What do you think about the fact that such a high percentage are school nominations?

Part of me doesn’t like that part of the process. But maybe it is good cause it cuts down on some of OPM’s work (so they don’t get 50,000 resumes)

Profile Photo PMF Fellow

I actually think the school nomination process needs to go away. What follows is information I have gathered through conversation with others, but it may not be entirely factual, so take that into consideration.

In the past, the nomination process forced schools to conduct an actual competition, because schools had a nomination cap. In schools where the program was well known and popular, that cap meant that more people might apply than the school was allowed to nominate. The upside is that the school has already done some of the screening work. The downside is that it may disenfranchise smaller schools or schools with little or no experience with the program.

The nomination cap seems to have disappeared, which means that the schools, while technically required to conduct a competitive nomination process, typically just nominate anyone who applies. That’s why the difference between applicants and nominees is relatively small (82% nomination rate) compared to the percentage moving through to successive rounds. Some of the 18% difference between applicants and nominees can be explained by residual school nomination processes. Any ideas on what accounts for the rest?
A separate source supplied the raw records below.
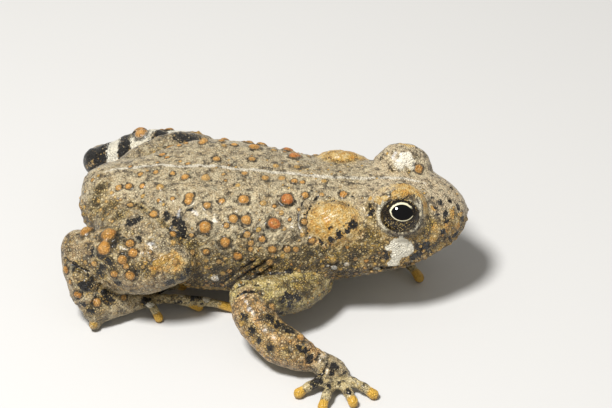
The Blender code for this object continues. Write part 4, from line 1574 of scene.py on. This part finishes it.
def skin_material(colours, sizes):
    """Warty skin: granules with dark gaps and pale tops that are partly painted shade and painted
    highlight, small knobs, golden glands, and warts in dark rings, with painted light on their
    caps.
    """
    s = Shader("toad_skin")
    at = s.place(1 / MM)
    _, _, _, pepper, ground = s.field("ground")
    wart, tone, black, pale, _ = s.field("marks")
    stripe, gold, tip, knobs, _ = s.field("lights")
    broad = s.noise(at, 0.35, 3.0)
    middle = s.noise(at, 1.1, 4.0, 0.6)
    fine = s.noise(at, 4.5, 3.0, 0.65)
    edge = (fine - 0.5) * 0.9 + (middle - 0.5) * 0.9
    bent = s.bend(at, 1.5, 0.5)
    grain, chance, hue, _ = s.cells(bent, sizes.granules)
    wall = s.walls(bent, sizes.granules)
    small, _, _, _ = s.cells(at, sizes.granules * 2.4)
    uneven = s.step(s.noise(at, 0.75, 3.0), 0.4, 0.6)
    clots = s.step(middle + (fine - 0.5) * 0.6, 0.52, 0.59) * s.step(pepper, 0.4, 0.8) * uneven
    pepper = pepper * (uneven * 0.55 + 0.5)

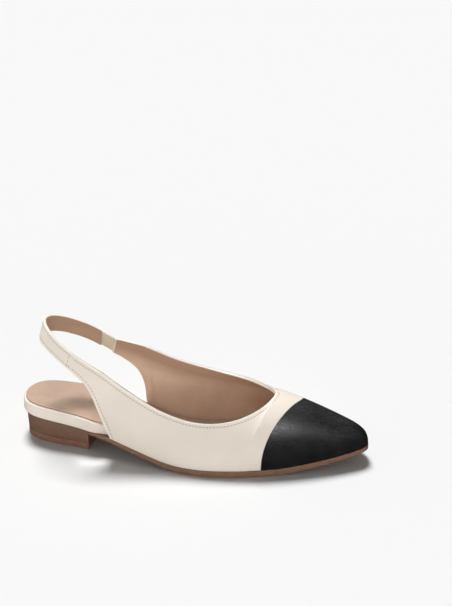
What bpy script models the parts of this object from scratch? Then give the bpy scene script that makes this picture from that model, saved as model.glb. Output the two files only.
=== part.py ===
"""Sling back flat, right shoe, unworn, standing on its sole.

+X points to the toe, +Y to the inner side of the foot, +Z up. The finished model's
origin is the middle of the heel's underside, on the floor. The tables here are in
millimetres, with x along the heel's centre line and zero near the back of the heel.
"""
import math
from collections import namedtuple

import bmesh
import bpy
import numpy as np

MM = 0.001

# driving dimensions
HEEL_BACK_X = -1.3          # back of the heel block
SOLE_LENGTH = 252.0         # toe tip of the outsole
TOE_TIP_Y = 6.5             # the toe tip leans to the inner side
BREAST_X = 53.0             # front face of the heel block
ORIGIN_X = 28.0             # the model's origin, ahead of the tables' zero
HEEL_TAPER = 1.1            # how far the block draws in from its top to the floor
TOP_LIFT = 4.9              # thickness of the heel's wearing piece
WALL = 2.2                  # leather and lining of the upper
CAP_THICKNESS = 0.9         # leather of the toe cap
STRAP_THICKNESS = 2.0       # folded leather of the back strap
ELASTIC_THICKNESS = 1.2
ELASTIC_MARGIN = 1.1        # the elastic is this much narrower at each edge
HEEL_OVERHANG = 1.9         # the footbed's edge stands out this far behind the heel
OVERHANG_END_X = 30.0       # and is flush with the heel's sides from here on
INSOLE_THICKNESS = 0.8
OPEN_INSOLE_INSET = 1.7     # edge of the footbed that shows round the insole at the open heel
CLOSED_INSOLE_INSET = 0.7   # the same inside the upper
FEATHER_INSET = 1.0         # outsole edge that shows outside the upper
TOE_INSET = 0.8             # how much less of it shows at the toe
TOE_INSET_X = 205.0         # from where it narrows
GAP = 0.3                   # clearance between pieces that touch

LATERAL = -1                # outer side of the foot, towards -Y
MEDIAL = 1                  # inner side of the foot, towards +Y

# outline of the sole: distance of each edge from the heel's centre line
OutlineRow = namedtuple("OutlineRow", "x lateral medial")
OUTLINE = [OutlineRow(*row) for row in [
    (0.8, 9.8, 9.8),
    (5.4, 16.2, 16.2),
    (13.2, 21.0, 21.0),
    (25.6, 24.3, 24.2),
    (40.0, 25.8, 25.4),
    (53.0, 27.7, 26.2),
    (67.0, 30.9, 25.8),
    (82.0, 35.4, 25.0),
    (97.0, 39.2, 24.8),
    (113.0, 42.9, 26.2),
    (129.0, 45.1, 29.2),
    (143.0, 45.5, 32.6),
    (158.0, 43.1, 35.9),
    (172.0, 39.4, 37.9),
    (186.0, 34.6, 38.2),
    (200.0, 29.0, 37.0),
    (213.0, 23.0, 34.4),
    (225.0, 16.9, 30.8),
    (235.0, 11.2, 26.8),
    (243.5, 5.2, 21.6),
    (249.5, -0.6, 14.8),
]]

# heights along the shoe: underside and thickness of the outsole, height of the footbed;
# the heel block rises through the outsole's thickness
ProfileRow = namedtuple("ProfileRow", "x underside outsole footbed")
PROFILE = [ProfileRow(*row) for row in [
    (0.0, 17.2, 2.2, 8.6),
    (28.0, 15.4, 2.2, 8.6),
    (53.0, 12.8, 2.3, 8.4),
    (68.0, 10.8, 2.7, 7.8),
    (82.0, 8.2, 3.3, 6.4),
    (98.0, 4.6, 3.6, 4.4),
    (113.0, 1.6, 3.8, 3.0),
    (130.0, 0.0, 4.2, 2.5),
    (186.0, 0.0, 4.6, 2.5),
    (202.0, 1.4, 4.3, 2.5),
    (220.0, 4.0, 4.0, 2.4),
    (252.0, 9.3, 3.6, 2.0),
]]

# side panels behind the floor line: topline point and rear edge point
WingRow = namedtuple("WingRow", "top_x top_out top_z edge_x edge_out edge_z")
LATERAL_WING = [WingRow(*row) for row in [
    (43.2, 26.0, 74.7, 41.0, 28.3, 62.7),
    (49.1, 27.5, 71.7, 50.8, 29.6, 55.4),
    (56.0, 28.6, 68.4, 57.6, 31.0, 46.3),
    (63.5, 29.7, 64.9, 64.2, 32.2, 30.4),
]]
MEDIAL_WING = [WingRow(*row) for row in [
    (59.7, 24.5, 67.0, 56.6, 25.2, 55.4),
    (66.0, 24.8, 66.0, 64.0, 26.2, 51.6),
    (73.0, 25.1, 64.6, 73.5, 27.0, 44.9),
    (80.0, 25.5, 63.0, 79.3, 26.9, 36.5),
    (85.5, 25.9, 60.9, 82.8, 25.9, 24.5),
]]

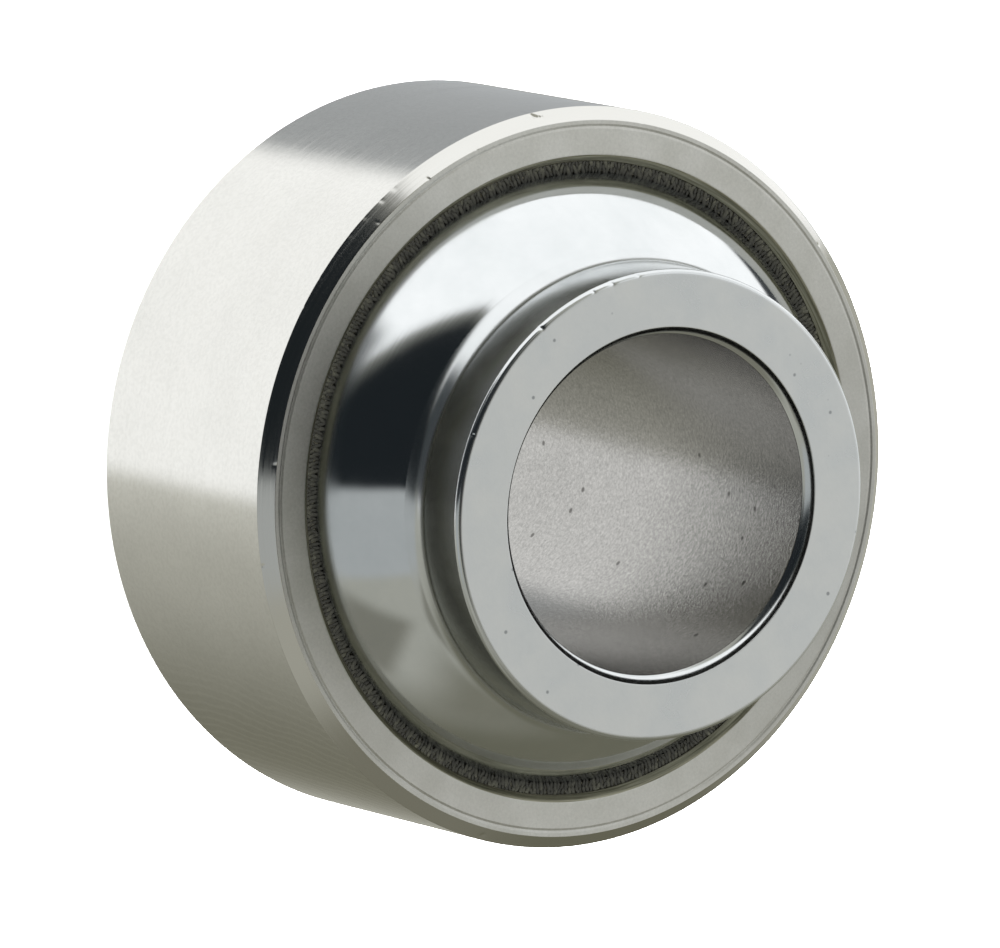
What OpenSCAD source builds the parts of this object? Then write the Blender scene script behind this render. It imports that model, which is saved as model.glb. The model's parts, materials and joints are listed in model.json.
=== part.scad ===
// Spherical plain bearing of the high misalignment kind: a ball with a long shoulder on each side
// turns in a woven liner, which is bonded in the spherical bore of a one-piece outer ring.
// The ball's bore lies along Z with the ball's centre at the origin, and the ball stands on its
// lower end. The ring sits a little out of line with the ball, turned about the X axis.

/* [Ball] */
// Diameter of the spherical surface
ball_diameter = 31.8; // [30:0.1:34]
// Length of the ball over both shoulders
ball_width = 30; // [27:0.5:36]
// Diameter of the bore that takes the bolt or shaft
bore_diameter = 16; // [14:0.1:18]
// Chamfer at each end of the bore
bore_chamfer = 0.45; // [0.2:0.05:0.8]
// Wall of a shoulder, from the bore to its outside
shoulder_wall = 3.05; // [2.2:0.05:3.4]
// Radius of the hollow corner between a shoulder and the sphere
shoulder_fillet = 1.6; // [0.8:0.1:2]
// Radius that rounds the outer rim of each end
rim_radius = 0.25; // [0.1:0.05:0.5]

/* [Liner] */
// Thickness of the woven liner with its bond
liner_thickness = 0.5; // [0.3:0.05:0.8]
// Distance that the liner's edge lies below the ring's face
liner_recess = 0.6; // [0.3:0.1:1]
// Gap between the ball and the liner that lets the ball turn
ball_clearance = 0.04; // [0.01:0.01:0.1]

/* [Outer ring] */
// Length of the outer ring along its axis
ring_width = 14.4; // [11:0.1:16]
// Wall of the ring where it is thinnest, over the middle of the ball
ring_wall = 1.06; // [0.8:0.02:2.4]
// Chamfer on the outside edges of the ring, at 45 degrees
ring_chamfer = 0.6; // [0.3:0.1:0.8]
// Angle from the axis at which the ring's mouth opens outside the liner
mouth_angle = 20; // [5:1:35]
// Flat land on the face between the chamfer and the fine groove
groove_land = 0.18; // [0.1:0.02:0.3]
// Width of the fine turned groove in each face
groove_width = 0.25; // [0.15:0.05:0.4]
// Depth of the fine turned groove
groove_depth = 0.08; // [0.04:0.02:0.14]

/* [Stance] */
// Angle between the ring and the ball as the bearing stands, about X
ring_tilt = 2.6; // [0:0.1:10]

/* [Hidden] */
$fn = 180;

ball_r = ball_diameter / 2;
ball_half = ball_width / 2;
bore_r = bore_diameter / 2;
shoulder_r = bore_r + shoulder_wall;
// The hollow corner's centre lies one fillet radius off both the shoulder and the sphere
fillet_x = shoulder_r + shoulder_fillet;
fillet_z = sqrt(pow(ball_r + shoulder_fillet, 2) - pow(fillet_x, 2));

liner_inner_r = ball_r + ball_clearance;
seat_r = liner_inner_r + liner_thickness;
ring_r = seat_r + ring_wall;
ring_half = ring_width / 2;
liner_half = ring_half - liner_recess;

seat_end_r = sqrt(pow(seat_r, 2) - pow(liner_half, 2));
mouth_r = seat_end_r + liner_recess * tan(mouth_angle);
face_outer_r = ring_r - ring_chamfer;
groove_outer_r = face_outer_r - groove_land;
groove_inner_r = groove_outer_r - groove_width;
// Cutters run this far past the surfaces that they open
cut = 0.3;

// One half of the ball's outline above the middle, with the shoulder and its two blends
module shoulder_profile() {
    square([shoulder_r - rim_radius, ball_half]);
    square([shoulder_r, ball_half - rim_radius]);
    translate([shoulder_r - rim_radius, ball_half - rim_radius])
        circle(r = rim_radius);
    difference() {
        polygon([[0, 0], [fillet_x, fillet_z], [0, fillet_z]]);
        translate([fillet_x, fillet_z])
            circle(r = shoulder_fillet);
    }
}

// The bore with the chamfer at its upper end
module bore_profile() {
    square([bore_r, ball_half + cut]);
    polygon([
        [0, ball_half - bore_chamfer],
        [bore_r, ball_half - bore_chamfer],
        [bore_r + bore_chamfer + cut, ball_half + cut],
        [0, ball_half + cut]
    ]);
}

module ball() {
    color("gainsboro")
        rotate_extrude()
            difference() {
                intersection() {
                    union() {
                        circle(r = ball_r);
                        for (side = [0, 1])
                            mirror([0, side])
                                shoulder_profile();
                    }
                    translate([0, -ball_half])
                        square([ball_r + cut, ball_width]);
                }
                for (side = [0, 1])
                    mirror([0, side])
                        bore_profile();
            }
}

module liner() {
    color("darkolivegreen")
        rotate([ring_tilt, 0, 0])
            rotate_extrude()
                intersection() {
                    difference() {
                        circle(r = seat_r);
                        circle(r = liner_inner_r);
                    }
                    translate([0, -liner_half])
                        square([ring_r, 2 * liner_half]);
                }
}

// The ring's section before its bore is cut, with the chamfers on the outside
module ring_blank_profile() {
    polygon([
        [0, -ring_half],
        [face_outer_r, -ring_half],
        [ring_r, ring_chamfer - ring_half],
        [ring_r, ring_half - ring_chamfer],
        [face_outer_r, ring_half],
        [0, ring_half]
    ]);
}

// The tapered mouth, carried on below the liner's edge so that it opens into the seat
module mouth_profile() {
    polygon([
        [0, liner_half - cut],
        [seat_end_r - cut * tan(mouth_angle), liner_half - cut],
        [mouth_r + cut * tan(mouth_angle), ring_half + cut],
        [0, ring_half + cut]
    ]);
}

// A shallow vee that is as wide as its name says at the face
module groove_profile() {
    polygon([
        [groove_inner_r, ring_half],
        [(groove_inner_r + groove_outer_r) / 2, ring_half - groove_depth],
        [groove_outer_r, ring_half],
        [groove_outer_r, ring_half + cut],
        [groove_inner_r, ring_half + cut]
    ]);
}

module outer_ring() {
    color("silver")
        rotate([ring_tilt, 0, 0])
            rotate_extrude()
                difference() {
                    ring_blank_profile();
                    intersection() {
                        circle(r = seat_r);
                        translate([0, -ring_half])
                            square([ring_r, ring_width]);
                    }
                    for (side = [0, 1])
                        mirror([0, side]) {
                            mouth_profile();
                            groove_profile();
                        }
                }
}

ball();
liner();
outer_ring();
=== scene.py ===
"""Dresses a spherical plain bearing: ball, woven liner and one-piece outer ring.

Laid out as an add-on with one operator a piece. The frame gives the bodies, the bore, the outside
seat and the ring's tilt, and the other sizes are the properties below.
"""
import json
import math

import bpy
import numpy as np
from bpy.props import FloatProperty, IntProperty, PointerProperty, StringProperty
from mathutils import Matrix, Vector


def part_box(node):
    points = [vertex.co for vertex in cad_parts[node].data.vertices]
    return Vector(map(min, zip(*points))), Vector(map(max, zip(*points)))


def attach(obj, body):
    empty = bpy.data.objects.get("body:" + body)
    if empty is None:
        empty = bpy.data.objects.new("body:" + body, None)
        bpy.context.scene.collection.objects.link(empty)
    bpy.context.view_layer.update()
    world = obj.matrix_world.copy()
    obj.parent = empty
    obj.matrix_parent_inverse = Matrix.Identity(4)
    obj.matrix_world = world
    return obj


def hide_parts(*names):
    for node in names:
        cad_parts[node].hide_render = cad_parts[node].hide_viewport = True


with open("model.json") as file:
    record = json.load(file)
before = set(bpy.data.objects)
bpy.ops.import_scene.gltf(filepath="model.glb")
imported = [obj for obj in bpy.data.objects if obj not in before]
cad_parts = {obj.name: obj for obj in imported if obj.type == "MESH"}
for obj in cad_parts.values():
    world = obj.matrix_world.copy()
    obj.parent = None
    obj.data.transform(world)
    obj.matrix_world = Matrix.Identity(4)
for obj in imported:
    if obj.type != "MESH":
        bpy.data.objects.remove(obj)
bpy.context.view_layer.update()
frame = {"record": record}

bl_info = {
    "name": "Spherical Plain Bearing",
    "version": (1, 0, 0),
    "blender": (4, 5, 0),
    "location": "View3D > Sidebar > Bearing",
    "description": "Builds a high misalignment spherical plain bearing piece by piece",
    "category": "Add Mesh",
}

MM = 0.001


def mount(name):
    """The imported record's mount of that name."""
    return next(entry for entry in frame["record"]["mounts"] if entry["name"] == name)


BORE = mount("bore")["dims"]
SEAT = mount("housing_seat")
RING_AXIS = Vector(SEAT["axis"]).normalized()
RING_TILT = math.atan2(-RING_AXIS.y, RING_AXIS.z)
RING_HALF = Vector(mount("ring_face_top")["pos_m"]).dot(RING_AXIS)
BALL_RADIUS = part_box("ball")[1].x
BALL_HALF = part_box("ball")[1].z


def length(name, default, description):
    """A size in metres, shown in Blender's own unit."""
    return FloatProperty(
        name=name, description=description, default=default, min=0.0, unit="LENGTH", subtype="DISTANCE"
    )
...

So, given what is practically rubber-stamping of applicants by the schools, I don’t see that a formal nomination process makes any sense, because it allows the schools to take on the minimum burden possible but not provide meaningful benefit to the rigor of the process.

I’d also like to note that, with a move to the online assessment, the Program Office could support arbitrary numbers of applicants to the program, and the cutoff score from year to year can still be determined as a function of applicants and the distribution of scores.